What you will do → Everything from the line containing "# Check every" through the line containing "depsgraph = bpy.context.evaluated_depsgraph_get()" must be quoted exactly; everything else is left out.

Records shown →
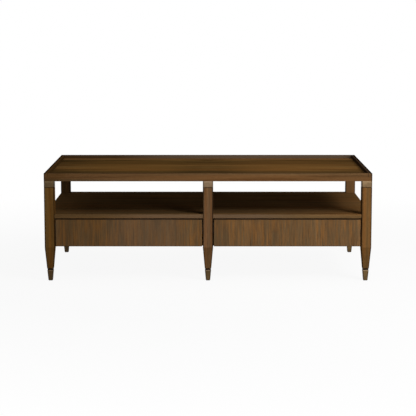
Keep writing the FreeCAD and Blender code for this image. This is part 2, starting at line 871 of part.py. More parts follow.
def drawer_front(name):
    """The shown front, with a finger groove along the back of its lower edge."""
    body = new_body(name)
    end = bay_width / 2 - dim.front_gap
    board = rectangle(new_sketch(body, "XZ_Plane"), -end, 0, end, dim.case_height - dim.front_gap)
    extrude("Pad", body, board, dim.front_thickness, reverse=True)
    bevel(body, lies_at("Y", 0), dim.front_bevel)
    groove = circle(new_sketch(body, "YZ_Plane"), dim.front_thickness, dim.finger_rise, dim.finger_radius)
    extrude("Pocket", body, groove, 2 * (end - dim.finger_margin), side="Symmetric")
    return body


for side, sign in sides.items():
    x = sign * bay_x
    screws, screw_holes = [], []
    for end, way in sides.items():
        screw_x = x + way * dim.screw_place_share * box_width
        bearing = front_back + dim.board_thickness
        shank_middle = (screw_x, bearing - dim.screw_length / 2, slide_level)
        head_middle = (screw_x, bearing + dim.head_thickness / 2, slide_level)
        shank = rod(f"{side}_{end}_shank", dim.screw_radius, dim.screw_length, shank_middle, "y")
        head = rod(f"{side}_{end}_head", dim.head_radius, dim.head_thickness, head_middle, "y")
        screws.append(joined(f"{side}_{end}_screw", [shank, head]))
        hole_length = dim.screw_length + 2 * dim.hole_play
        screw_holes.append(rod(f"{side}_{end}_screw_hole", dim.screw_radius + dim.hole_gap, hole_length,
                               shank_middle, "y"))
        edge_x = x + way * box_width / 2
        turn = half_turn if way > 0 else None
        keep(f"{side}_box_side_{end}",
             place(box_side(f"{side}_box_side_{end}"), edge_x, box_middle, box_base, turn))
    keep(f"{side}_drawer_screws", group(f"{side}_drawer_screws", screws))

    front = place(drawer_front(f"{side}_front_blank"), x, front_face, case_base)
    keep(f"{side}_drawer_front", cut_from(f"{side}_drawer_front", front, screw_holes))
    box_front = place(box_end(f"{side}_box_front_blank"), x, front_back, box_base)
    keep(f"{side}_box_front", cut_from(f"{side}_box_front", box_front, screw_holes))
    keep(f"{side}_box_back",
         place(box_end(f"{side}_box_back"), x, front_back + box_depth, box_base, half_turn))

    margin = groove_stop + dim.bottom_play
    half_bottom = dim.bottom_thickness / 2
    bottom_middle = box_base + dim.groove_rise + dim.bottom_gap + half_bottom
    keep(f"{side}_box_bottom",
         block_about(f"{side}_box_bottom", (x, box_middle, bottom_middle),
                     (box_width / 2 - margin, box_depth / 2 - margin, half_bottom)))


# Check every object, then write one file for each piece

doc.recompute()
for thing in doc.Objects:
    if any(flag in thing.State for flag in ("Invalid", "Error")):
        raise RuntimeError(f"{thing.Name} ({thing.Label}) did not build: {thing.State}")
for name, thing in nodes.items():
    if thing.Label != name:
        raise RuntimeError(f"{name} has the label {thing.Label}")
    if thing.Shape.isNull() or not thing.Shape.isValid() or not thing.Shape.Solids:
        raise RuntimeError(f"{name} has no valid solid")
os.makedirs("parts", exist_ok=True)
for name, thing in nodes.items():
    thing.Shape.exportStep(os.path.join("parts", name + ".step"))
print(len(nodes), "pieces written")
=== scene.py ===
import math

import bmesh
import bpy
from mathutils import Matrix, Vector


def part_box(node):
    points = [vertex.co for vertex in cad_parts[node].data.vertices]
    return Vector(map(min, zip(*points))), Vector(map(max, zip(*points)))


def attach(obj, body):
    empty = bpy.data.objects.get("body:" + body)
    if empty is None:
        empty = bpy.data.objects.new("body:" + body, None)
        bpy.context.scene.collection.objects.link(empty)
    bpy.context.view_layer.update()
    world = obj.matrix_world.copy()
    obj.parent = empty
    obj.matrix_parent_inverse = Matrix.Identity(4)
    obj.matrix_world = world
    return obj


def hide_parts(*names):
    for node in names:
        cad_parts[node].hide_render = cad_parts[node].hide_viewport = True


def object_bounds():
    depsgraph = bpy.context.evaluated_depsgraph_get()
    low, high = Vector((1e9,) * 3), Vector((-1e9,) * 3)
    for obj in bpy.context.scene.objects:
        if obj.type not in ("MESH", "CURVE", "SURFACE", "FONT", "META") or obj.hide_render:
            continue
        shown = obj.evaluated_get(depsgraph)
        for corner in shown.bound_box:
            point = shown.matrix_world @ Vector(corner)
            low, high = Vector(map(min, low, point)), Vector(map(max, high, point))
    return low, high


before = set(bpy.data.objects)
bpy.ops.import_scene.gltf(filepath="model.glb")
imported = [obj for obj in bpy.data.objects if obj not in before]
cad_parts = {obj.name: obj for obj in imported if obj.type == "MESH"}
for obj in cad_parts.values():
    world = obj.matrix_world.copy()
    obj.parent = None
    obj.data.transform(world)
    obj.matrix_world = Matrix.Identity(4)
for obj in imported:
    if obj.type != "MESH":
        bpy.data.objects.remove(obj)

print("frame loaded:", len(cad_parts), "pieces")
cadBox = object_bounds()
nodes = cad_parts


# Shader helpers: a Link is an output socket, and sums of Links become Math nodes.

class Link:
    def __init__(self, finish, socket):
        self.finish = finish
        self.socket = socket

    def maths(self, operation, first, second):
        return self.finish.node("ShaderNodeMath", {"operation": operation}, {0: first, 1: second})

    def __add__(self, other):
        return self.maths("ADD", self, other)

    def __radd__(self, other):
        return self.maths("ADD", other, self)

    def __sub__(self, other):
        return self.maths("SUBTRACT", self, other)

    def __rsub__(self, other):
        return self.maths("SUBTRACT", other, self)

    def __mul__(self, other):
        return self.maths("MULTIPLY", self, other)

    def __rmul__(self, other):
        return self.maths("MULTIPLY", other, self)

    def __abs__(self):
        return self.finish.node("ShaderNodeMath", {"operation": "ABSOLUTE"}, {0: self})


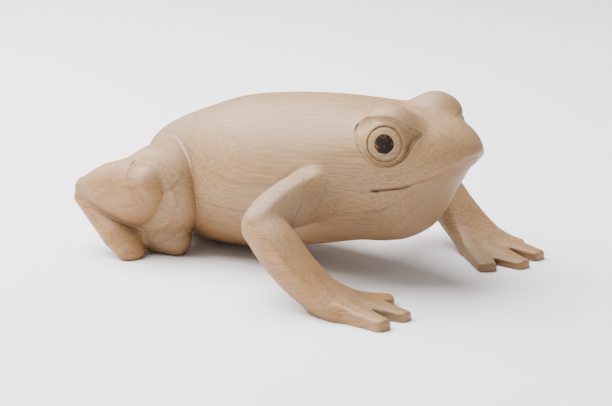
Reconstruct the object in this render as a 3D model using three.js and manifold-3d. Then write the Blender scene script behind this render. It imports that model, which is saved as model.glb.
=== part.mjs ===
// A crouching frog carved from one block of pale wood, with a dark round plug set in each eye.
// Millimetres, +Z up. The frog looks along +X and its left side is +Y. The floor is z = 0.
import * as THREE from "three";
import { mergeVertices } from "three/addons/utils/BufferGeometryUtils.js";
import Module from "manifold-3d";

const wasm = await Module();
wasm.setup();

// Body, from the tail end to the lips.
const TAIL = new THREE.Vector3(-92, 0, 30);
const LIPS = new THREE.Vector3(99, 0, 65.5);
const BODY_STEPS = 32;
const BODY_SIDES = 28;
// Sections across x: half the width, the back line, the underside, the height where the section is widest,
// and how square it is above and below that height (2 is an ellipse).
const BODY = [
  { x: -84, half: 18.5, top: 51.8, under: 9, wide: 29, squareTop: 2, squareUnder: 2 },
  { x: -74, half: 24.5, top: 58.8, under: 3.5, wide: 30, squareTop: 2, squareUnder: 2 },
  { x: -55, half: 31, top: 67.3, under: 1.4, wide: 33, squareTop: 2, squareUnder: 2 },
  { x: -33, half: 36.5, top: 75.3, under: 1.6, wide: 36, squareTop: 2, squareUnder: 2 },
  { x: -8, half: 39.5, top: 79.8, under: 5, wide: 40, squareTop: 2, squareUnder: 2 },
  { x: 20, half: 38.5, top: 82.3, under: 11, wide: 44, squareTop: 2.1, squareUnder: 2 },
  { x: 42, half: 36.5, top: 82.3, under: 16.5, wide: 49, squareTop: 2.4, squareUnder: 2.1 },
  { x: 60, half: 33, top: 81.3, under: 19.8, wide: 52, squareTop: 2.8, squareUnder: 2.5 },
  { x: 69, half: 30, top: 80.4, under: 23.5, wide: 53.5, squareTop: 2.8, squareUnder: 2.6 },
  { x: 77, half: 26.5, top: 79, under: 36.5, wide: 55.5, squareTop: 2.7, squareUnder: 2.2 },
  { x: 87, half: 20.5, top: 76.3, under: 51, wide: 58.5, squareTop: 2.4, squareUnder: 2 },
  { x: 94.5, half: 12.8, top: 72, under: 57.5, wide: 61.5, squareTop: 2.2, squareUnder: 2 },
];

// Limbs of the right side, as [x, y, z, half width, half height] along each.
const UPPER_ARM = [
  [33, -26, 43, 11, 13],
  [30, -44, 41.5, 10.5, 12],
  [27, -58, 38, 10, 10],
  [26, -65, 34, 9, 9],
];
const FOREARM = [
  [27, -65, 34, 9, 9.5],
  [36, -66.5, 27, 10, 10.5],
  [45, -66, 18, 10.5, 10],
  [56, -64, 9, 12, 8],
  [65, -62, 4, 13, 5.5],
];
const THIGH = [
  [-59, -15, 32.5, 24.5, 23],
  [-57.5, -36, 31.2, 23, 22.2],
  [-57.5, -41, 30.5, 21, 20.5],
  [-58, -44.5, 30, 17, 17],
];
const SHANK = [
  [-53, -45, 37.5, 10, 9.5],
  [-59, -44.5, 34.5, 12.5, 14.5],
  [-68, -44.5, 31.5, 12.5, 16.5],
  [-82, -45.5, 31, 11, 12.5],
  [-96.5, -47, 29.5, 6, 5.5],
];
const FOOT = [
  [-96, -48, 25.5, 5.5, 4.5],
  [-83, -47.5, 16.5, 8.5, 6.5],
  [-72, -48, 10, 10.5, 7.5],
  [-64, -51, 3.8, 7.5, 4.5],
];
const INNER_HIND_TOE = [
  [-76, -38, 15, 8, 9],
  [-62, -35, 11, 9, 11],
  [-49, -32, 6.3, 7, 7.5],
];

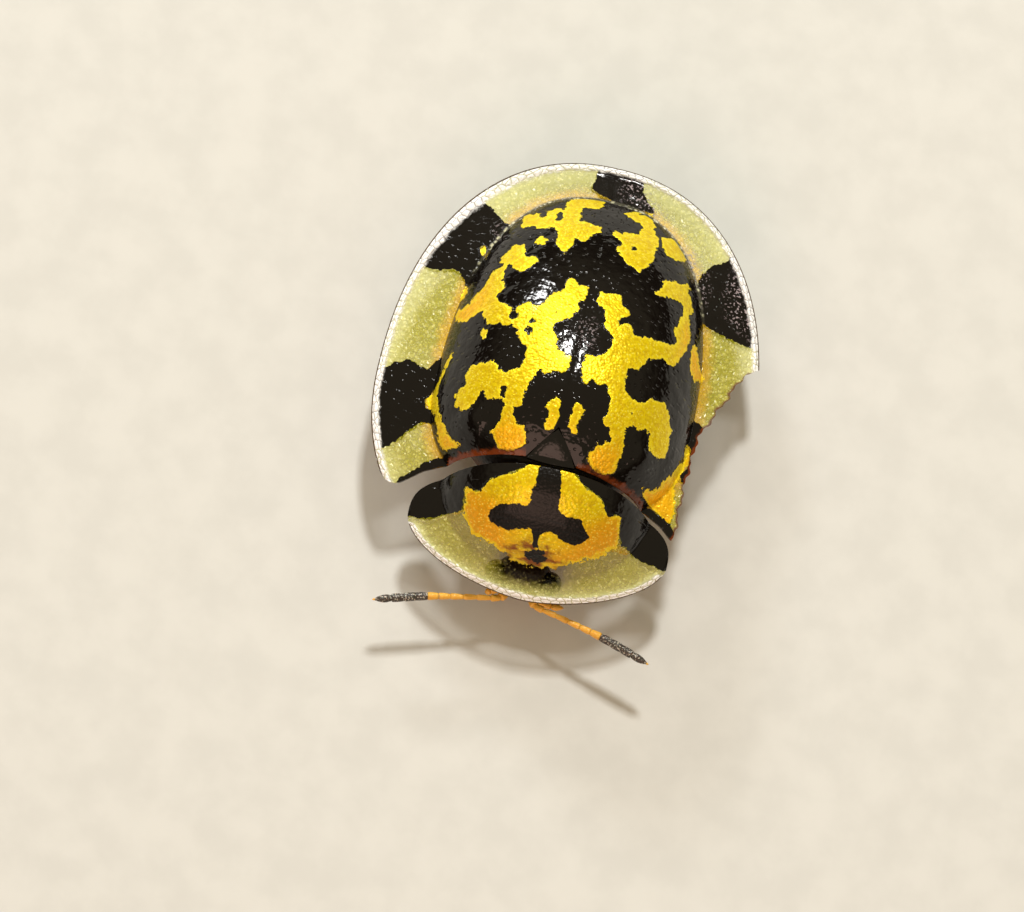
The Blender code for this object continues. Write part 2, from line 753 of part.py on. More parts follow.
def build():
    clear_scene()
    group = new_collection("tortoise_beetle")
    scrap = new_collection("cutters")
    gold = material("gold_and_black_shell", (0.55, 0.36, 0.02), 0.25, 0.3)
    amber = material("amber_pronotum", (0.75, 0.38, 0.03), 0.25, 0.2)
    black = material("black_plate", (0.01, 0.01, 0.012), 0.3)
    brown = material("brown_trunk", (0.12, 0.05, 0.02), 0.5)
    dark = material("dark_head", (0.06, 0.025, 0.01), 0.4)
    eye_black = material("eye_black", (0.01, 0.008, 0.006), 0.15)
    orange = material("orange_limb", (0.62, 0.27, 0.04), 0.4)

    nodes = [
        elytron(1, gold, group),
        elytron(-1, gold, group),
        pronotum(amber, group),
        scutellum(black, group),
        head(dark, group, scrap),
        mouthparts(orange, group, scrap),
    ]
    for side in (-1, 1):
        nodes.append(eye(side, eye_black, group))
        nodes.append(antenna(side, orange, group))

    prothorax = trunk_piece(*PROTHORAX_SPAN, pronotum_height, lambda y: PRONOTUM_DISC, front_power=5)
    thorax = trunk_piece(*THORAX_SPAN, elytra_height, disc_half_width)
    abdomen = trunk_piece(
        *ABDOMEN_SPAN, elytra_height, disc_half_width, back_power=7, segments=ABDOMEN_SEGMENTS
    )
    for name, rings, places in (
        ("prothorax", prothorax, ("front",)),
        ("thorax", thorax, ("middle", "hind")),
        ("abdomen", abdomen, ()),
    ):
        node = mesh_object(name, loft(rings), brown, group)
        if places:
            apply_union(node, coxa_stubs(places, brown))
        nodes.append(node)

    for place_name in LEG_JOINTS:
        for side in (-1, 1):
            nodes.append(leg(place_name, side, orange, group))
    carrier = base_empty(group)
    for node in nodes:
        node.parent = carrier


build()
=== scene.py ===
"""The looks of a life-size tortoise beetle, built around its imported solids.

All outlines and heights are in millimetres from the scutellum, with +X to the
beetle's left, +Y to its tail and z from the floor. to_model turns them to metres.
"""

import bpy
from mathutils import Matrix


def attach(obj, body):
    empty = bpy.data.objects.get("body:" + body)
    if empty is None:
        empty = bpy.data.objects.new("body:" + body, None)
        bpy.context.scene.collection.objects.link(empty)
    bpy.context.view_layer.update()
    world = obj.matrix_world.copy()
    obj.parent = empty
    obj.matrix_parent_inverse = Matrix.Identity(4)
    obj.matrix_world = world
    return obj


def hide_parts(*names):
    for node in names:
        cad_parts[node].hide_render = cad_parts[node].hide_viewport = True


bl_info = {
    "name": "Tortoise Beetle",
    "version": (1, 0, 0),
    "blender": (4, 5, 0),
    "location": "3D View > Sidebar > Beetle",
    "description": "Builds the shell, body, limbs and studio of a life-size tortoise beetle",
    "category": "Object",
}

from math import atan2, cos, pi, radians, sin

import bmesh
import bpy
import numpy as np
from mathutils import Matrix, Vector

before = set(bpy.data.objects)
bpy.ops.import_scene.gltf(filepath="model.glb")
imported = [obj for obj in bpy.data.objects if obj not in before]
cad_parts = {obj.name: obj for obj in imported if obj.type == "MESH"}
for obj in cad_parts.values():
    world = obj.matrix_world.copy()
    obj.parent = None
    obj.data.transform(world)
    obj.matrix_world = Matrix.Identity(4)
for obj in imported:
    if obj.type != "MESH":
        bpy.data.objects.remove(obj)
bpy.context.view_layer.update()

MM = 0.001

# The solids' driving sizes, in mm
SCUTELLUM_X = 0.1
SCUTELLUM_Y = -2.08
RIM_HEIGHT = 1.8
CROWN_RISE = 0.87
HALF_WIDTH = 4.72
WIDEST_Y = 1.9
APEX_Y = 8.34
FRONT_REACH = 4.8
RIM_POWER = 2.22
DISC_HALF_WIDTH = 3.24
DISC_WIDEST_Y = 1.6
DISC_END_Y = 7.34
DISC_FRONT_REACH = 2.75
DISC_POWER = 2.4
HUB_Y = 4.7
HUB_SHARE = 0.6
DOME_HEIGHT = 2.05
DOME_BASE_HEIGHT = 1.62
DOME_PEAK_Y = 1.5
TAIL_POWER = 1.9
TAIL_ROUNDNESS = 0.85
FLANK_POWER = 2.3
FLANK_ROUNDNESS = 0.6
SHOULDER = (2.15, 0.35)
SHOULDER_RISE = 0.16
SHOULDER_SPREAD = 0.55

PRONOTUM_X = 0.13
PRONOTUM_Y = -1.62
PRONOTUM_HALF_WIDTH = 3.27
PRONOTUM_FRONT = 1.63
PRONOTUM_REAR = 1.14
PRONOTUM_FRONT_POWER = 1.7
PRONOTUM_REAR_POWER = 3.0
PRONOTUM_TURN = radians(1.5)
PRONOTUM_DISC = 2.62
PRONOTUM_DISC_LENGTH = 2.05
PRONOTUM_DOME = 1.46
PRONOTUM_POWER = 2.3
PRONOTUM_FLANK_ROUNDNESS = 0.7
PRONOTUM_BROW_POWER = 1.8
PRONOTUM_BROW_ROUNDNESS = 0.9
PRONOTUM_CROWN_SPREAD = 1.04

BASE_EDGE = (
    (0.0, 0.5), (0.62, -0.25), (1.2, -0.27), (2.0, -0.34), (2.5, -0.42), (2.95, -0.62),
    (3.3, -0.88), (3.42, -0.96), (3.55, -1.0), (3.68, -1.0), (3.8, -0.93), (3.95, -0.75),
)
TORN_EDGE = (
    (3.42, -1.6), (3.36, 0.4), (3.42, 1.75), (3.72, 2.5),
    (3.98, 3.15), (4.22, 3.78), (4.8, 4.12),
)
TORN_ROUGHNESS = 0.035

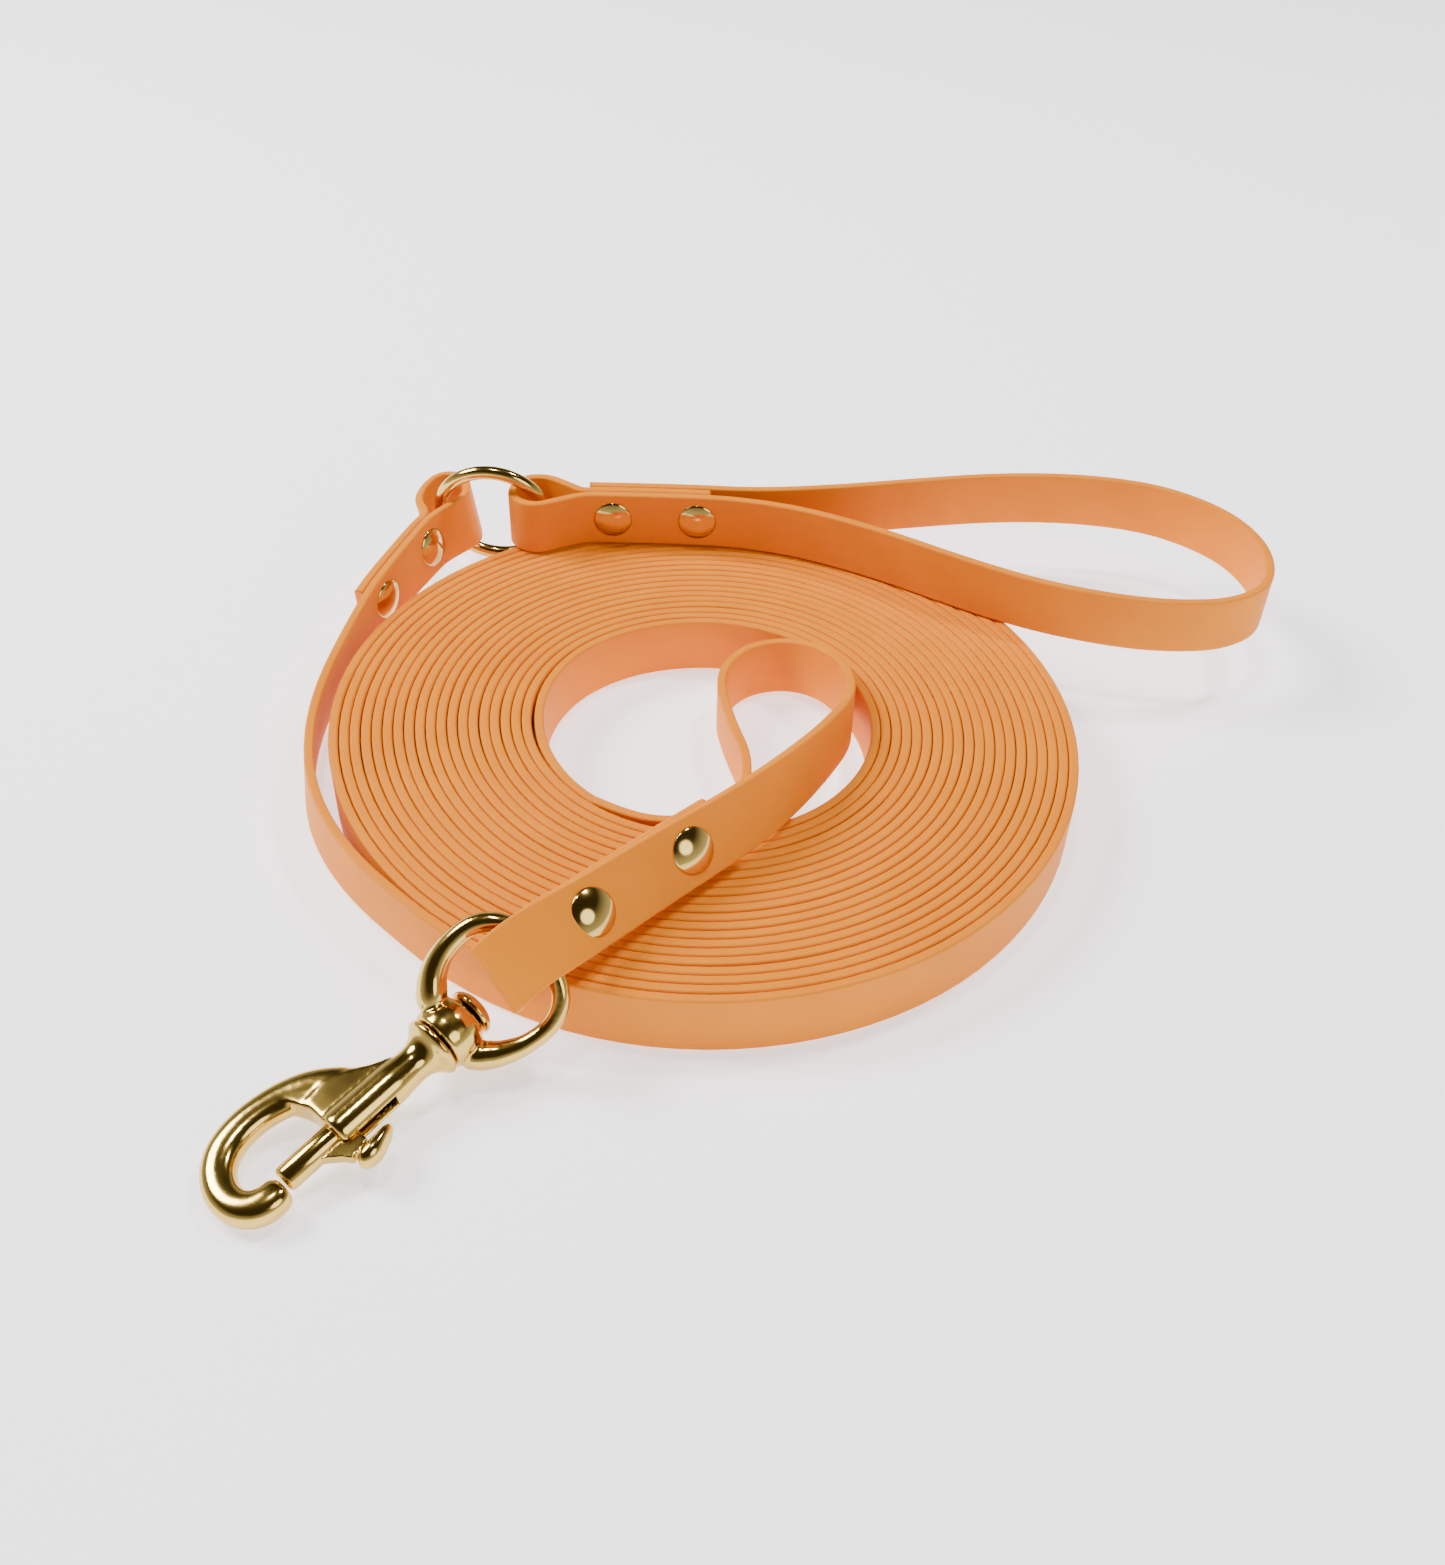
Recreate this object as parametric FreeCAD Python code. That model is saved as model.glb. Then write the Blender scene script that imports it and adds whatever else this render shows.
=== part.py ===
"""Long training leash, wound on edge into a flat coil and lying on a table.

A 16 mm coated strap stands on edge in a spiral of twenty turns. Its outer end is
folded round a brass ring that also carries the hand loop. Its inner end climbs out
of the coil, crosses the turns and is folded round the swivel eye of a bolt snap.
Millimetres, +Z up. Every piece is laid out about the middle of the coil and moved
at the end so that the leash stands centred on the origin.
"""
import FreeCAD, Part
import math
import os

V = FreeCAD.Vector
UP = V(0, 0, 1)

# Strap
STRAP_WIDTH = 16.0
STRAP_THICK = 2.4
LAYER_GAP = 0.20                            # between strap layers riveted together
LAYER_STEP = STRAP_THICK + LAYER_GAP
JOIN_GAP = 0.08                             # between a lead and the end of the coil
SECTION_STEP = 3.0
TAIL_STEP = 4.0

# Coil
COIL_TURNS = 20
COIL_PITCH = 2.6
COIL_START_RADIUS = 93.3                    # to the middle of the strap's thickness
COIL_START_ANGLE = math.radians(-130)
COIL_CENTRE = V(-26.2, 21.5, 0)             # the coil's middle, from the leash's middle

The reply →
# Check every object, then write one file for each piece

doc.recompute()
for thing in doc.Objects:
    if any(flag in thing.State for flag in ("Invalid", "Error")):
        raise RuntimeError(f"{thing.Name} ({thing.Label}) did not build: {thing.State}")
for name, thing in nodes.items():
    if thing.Label != name:
        raise RuntimeError(f"{name} has the label {thing.Label}")
    if thing.Shape.isNull() or not thing.Shape.isValid() or not thing.Shape.Solids:
        raise RuntimeError(f"{name} has no valid solid")
os.makedirs("parts", exist_ok=True)
for name, thing in nodes.items():
    thing.Shape.exportStep(os.path.join("parts", name + ".step"))
print(len(nodes), "pieces written")
=== scene.py ===
import math

import bmesh
import bpy
from mathutils import Matrix, Vector


def part_box(node):
    points = [vertex.co for vertex in cad_parts[node].data.vertices]
    return Vector(map(min, zip(*points))), Vector(map(max, zip(*points)))


def attach(obj, body):
    empty = bpy.data.objects.get("body:" + body)
    if empty is None:
        empty = bpy.data.objects.new("body:" + body, None)
        bpy.context.scene.collection.objects.link(empty)
    bpy.context.view_layer.update()
    world = obj.matrix_world.copy()
    obj.parent = empty
    obj.matrix_parent_inverse = Matrix.Identity(4)
    obj.matrix_world = world
    return obj


def hide_parts(*names):
    for node in names:
        cad_parts[node].hide_render = cad_parts[node].hide_viewport = True


def object_bounds():
    depsgraph = bpy.context.evaluated_depsgraph_get()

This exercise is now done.